_Given problem_.
Using the data below, return the stretch from the line that contains "plane of the nape" through the line that contains "bpy.context.scene.collection.objects.link(empty)", both included, exactly as it stands and nothing beyond it.

● ● ●

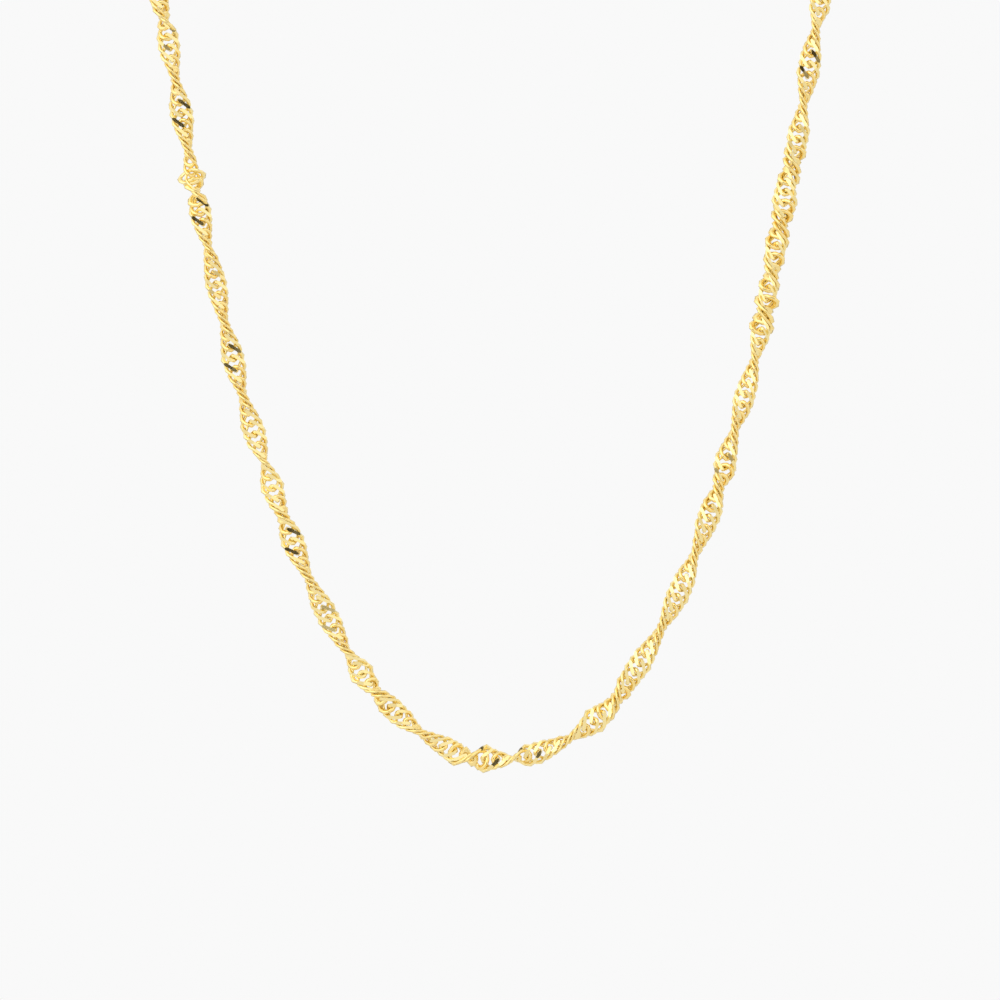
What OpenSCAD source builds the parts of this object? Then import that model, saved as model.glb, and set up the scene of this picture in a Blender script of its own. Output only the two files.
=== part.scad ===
// Singapore chain necklace, closed, as it hangs round a neck. Millimetres, +Z up, front towards -Y.
// The origin is the middle of the nape, on the line of the chain.

/* [Chain] */
// Width of the twisted chain where its band faces the eye
chain_w = 3; // [2.6:0.1:3.2]
// Flats round the chain's tube
chain_sides = 8; // [8:1:12]

/* [Jump rings] */
// Outer diameter of a jump ring
ring_od = 3.6; // [3.4:0.1:4]
// Thickness of a jump ring's wire
ring_wire = 0.6; // [0.5:0.05:0.7]

/* [Clasp] */
// Outer diameter of the clasp's round body
clasp_od = 6; // [5.6:0.1:6.4]
// Thickness of the clasp's round body
clasp_tube = 1.2; // [1:0.1:1.3]
// Outer diameter of the eye soldered to the clasp
eye_od = 2.4; // [2.3:0.1:2.8]
// Thickness of the eye's wire
eye_wire = 0.6; // [0.5:0.05:0.65]
// Height of the thumb stud above the clasp's body
stud_h = 0.7; // [0.5:0.1:1]
// Diameter of the thumb stud
stud_d = 0.9; // [0.7:0.1:1.1]

/* [Hidden] */

$fn = 48;

// Clearance between two links that pull on each other
play = 0.15;
// Turn of the thumb stud round the clasp, from the eye
stud_turn = 50;

// The line of the chain from the left jump ring, down the front and up again to the right one
ROUTE = [
    [-6, 0, 0],
    [-18, -3.5, 0],
    [-29.5, -10.5, -1],
    [-38.5, -20.5, -2],
    [-44, -33, -3],
    [-45.5, -46, -4.5],
    [-45.5, -56, -12],
    [-44.5, -60, -25],
    [-43, -60, -37],
    [-41, -60, -48],
    [-39, -60, -59],
    [-36.5, -60, -70.5],
    [-33.5, -60, -83.5],
    [-30.5, -60, -94],
    [-27, -60, -104],
    [-23, -60, -113.5],
    [-18.5, -60, -122],
    [-13, -60, -129],
    [-6.5, -60, -134],
    [1, -60, -136],
    [8.5, -60, -134],
    [15, -60, -129.5],
    [20, -60, -122.5],
    [24.5, -60, -114],
    [28.5, -60, -104],
    [31.5, -60, -94],
    [34.5, -60, -83],
    [37, -60, -70.5],
    [39, -60, -59],
    [41, -60, -48.5],
    [43, -60, -37],
    [44.5, -60, -25],
    [45.5, -56, -12],
    [45.5, -46, -4.5],
    [44, -33, -3],
    [38.5, -20.5, -2],
    [29.5, -10.5, -1],
    [18, -3.5, 0],
    [6, 0, 0]
];
ROUTE_LAST = len(ROUTE) - 1;
RINGS_PER_SPAN = 2;
RING_LAST = ROUTE_LAST * RINGS_PER_SPAN;

ring_r = (ring_od - ring_wire) / 2;
clasp_r = (clasp_od - clasp_tube) / 2;
eye_r = (eye_od - eye_wire) / 2;

// Stations along the nape, measured from the middle of the clasp's round body
right_bite_x = clasp_r - clasp_tube / 2 - play - ring_wire / 2;
right_ring_x = right_bite_x + ring_r;
eye_x = -(clasp_r + clasp_tube / 2 + eye_r - eye_wire / 2);
left_bite_x = eye_x - eye_r + eye_wire / 2 + play + ring_wire / 2;
left_ring_x = left_bite_x - ring_r;
// The row of clasp and rings has its middle at the nape
clasp_x = -(left_ring_x + right_ring_x) / 2;

// A point of the route, carried straight on past either end
function stop(i) =
    i < 0 ? 2 * ROUTE[0] - ROUTE[1]
    : i > ROUTE_LAST ? 2 * ROUTE[ROUTE_LAST] - ROUTE[ROUTE_LAST - 1]
    : ROUTE[i];

// Smooth curve through b and c, with a before and d after them
function between(a, b, c, d, t) =
    0.5 * (2 * b + (c - a) * t
    + (2 * a - 5 * b + 4 * c - d) * t * t
    + (3 * b - a - 3 * c + d) * t * t * t);

// Place on the route at u spans from its start
function on_route(u) =
    let (i = min(floor(u), ROUTE_LAST - 1))
    between(stop(i - 1), stop(i), stop(i + 1), stop(i + 2), u - i);

function unit(v) = v / norm(v);

// What is left of v when its share along the unit vector t is taken away
function square_to(v, t) = unit(v - (v * t) * t);

centres = [for (i = [0 : RING_LAST]) on_route(i / RINGS_PER_SPAN)];
headings = [
    for (i = [0 : RING_LAST])
    unit(centres[min(i + 1, RING_LAST)] - centres[max(i - 1, 0)])
];
// Sideways direction of each ring, carried along the route without a twist
sides = [
    for (i = 0, s = square_to([0, 0, 1], headings[0]);
        i <= RING_LAST;
        i = i + 1, s = square_to(s, headings[min(i, RING_LAST)]))
    s
];

// Tube of n flats swept along the route
module swept_tube(radius, n) {
    points = [
        for (i = [0 : RING_LAST], k = [0 : n - 1])
        let (across = cross(headings[i], sides[i]))
        centres[i] + radius * (cos(k * 360 / n) * sides[i] + sin(k * 360 / n) * across)
    ];
    walls = [
        for (i = [0 : RING_LAST - 1], k = [0 : n - 1])
        let (here = i * n, next = here + n, k2 = (k + 1) % n)
        [here + k, next + k, next + k2, here + k2]
    ];
    start_cap = [[for (k = [0 : n - 1]) k]];
    end_cap = [[for (k = [n - 1 : -1 : 0]) RING_LAST * n + k]];
    polyhedron(points = points, faces = concat(walls, start_cap, end_cap));
}

// Round wire bent to a closed ring about Z
module wire_ring(radius, wire) {
    rotate_extrude()
    translate([radius, 0])
    circle(d = wire);
}

module chain() {
    color("gold")
    swept_tube(chain_w / 2, chain_sides);
}

// A jump ring lies flat, square to the clasp that it holds
module jump_ring(x) {
    color("goldenrod")
    translate([clasp_x + x, 0, 0])
    wire_ring(ring_r, ring_wire);
}

module ring_left() {
    jump_ring(left_ring_x);
}

module ring_right() {
    jump_ring(right_ring_x);
}

// Closed round body, soldered eye and thumb stud are one piece, which stands in the plane of the nape
module clasp() {
    color("gold")
    translate([clasp_x, 0, 0])
    rotate([90, 0, 0]) {
        wire_ring(clasp_r, clasp_tube);
        translate([eye_x, 0, 0])
        wire_ring(eye_r, eye_wire);
        rotate([0, 0, 180 - stud_turn])
        translate([clasp_r, 0, 0])
        rotate([0, 90, 0])
        cylinder(d = stud_d, h = clasp_tube / 2 + stud_h);
    }
}

chain();
ring_left();
ring_right();
clasp();
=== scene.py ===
# %% [markdown]
# A singapore chain is a flat double curb chain that its maker has twisted, so that the flat band turns
# round and round its own line. Wide places, where the band faces you, change with narrow waists, where you
# see its edge. This lesson models three kinds of link, lays some three hundred copies of them beside the
# line on which the chain hangs, each turned a little further than the last, and joins them to one chain.

import math

import bpy
import numpy as np
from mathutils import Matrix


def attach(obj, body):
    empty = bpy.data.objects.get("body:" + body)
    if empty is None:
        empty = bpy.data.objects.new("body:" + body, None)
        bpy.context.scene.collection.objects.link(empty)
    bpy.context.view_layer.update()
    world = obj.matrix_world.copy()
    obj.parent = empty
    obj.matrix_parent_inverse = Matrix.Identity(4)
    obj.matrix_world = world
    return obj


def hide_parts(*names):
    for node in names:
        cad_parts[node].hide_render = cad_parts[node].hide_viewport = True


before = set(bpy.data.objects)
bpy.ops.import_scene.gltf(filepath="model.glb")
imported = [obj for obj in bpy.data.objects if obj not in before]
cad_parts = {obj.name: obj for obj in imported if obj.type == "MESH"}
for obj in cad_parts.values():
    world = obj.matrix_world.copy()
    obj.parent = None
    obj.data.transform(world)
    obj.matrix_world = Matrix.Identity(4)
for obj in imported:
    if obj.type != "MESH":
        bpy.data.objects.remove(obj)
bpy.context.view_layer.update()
print("pieces in the frame:", sorted(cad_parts))

# %% [markdown]
# Sizes are real ones, written in millimetres times MM, because Blender works in metres here. The photograph
# is 1000 pixels wide and 130 mm of the necklace fit in it. Its lower stretch hangs in one upright plane,
# 60 mm in front of the nape, and the camera looks at that plane squarely.

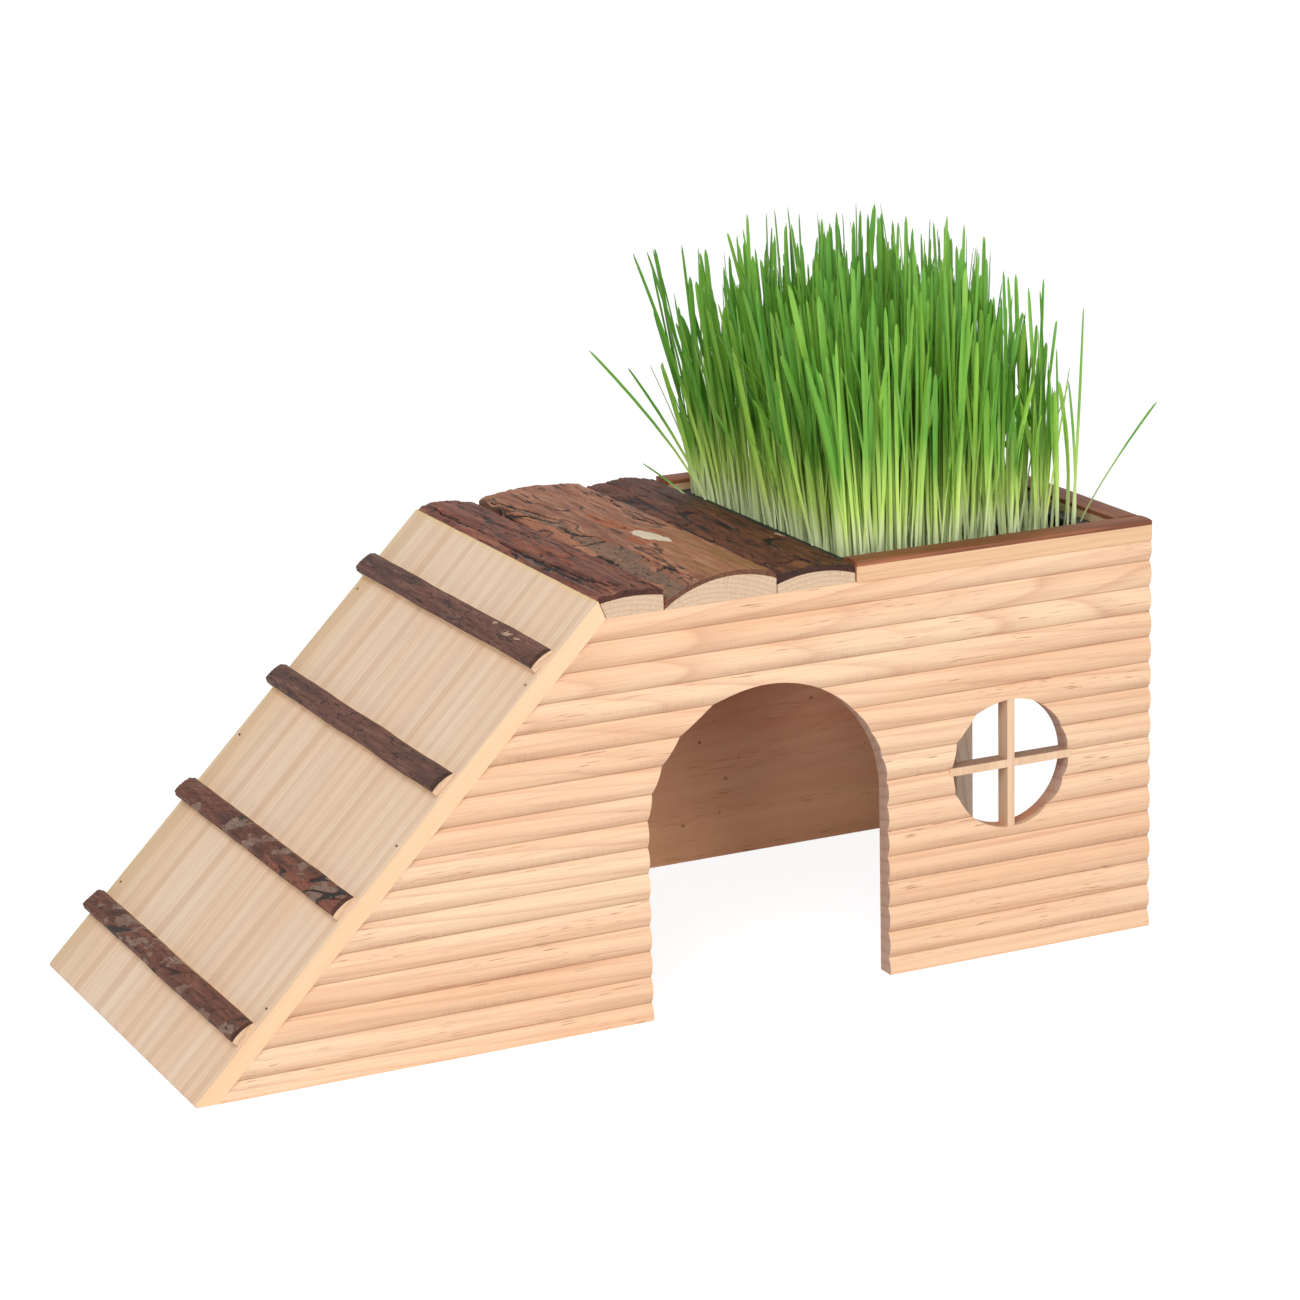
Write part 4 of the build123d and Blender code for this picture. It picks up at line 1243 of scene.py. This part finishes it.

● ● ●

_Result below_.
// Closed round body, soldered eye and thumb stud are one piece, which stands in the plane of the nape
module clasp() {
    color("gold")
    translate([clasp_x, 0, 0])
    rotate([90, 0, 0]) {
        wire_ring(clasp_r, clasp_tube);
        translate([eye_x, 0, 0])
        wire_ring(eye_r, eye_wire);
        rotate([0, 0, 180 - stud_turn])
        translate([clasp_r, 0, 0])
        rotate([0, 90, 0])
        cylinder(d = stud_d, h = clasp_tube / 2 + stud_h);
    }
}

chain();
ring_left();
ring_right();
clasp();
=== scene.py ===
# %% [markdown]
# A singapore chain is a flat double curb chain that its maker has twisted, so that the flat band turns
# round and round its own line. Wide places, where the band faces you, change with narrow waists, where you
# see its edge. This lesson models three kinds of link, lays some three hundred copies of them beside the
# line on which the chain hangs, each turned a little further than the last, and joins them to one chain.

import math

import bpy
import numpy as np
from mathutils import Matrix


def attach(obj, body):
    empty = bpy.data.objects.get("body:" + body)
    if empty is None:
        empty = bpy.data.objects.new("body:" + body, None)
        bpy.context.scene.collection.objects.link(empty)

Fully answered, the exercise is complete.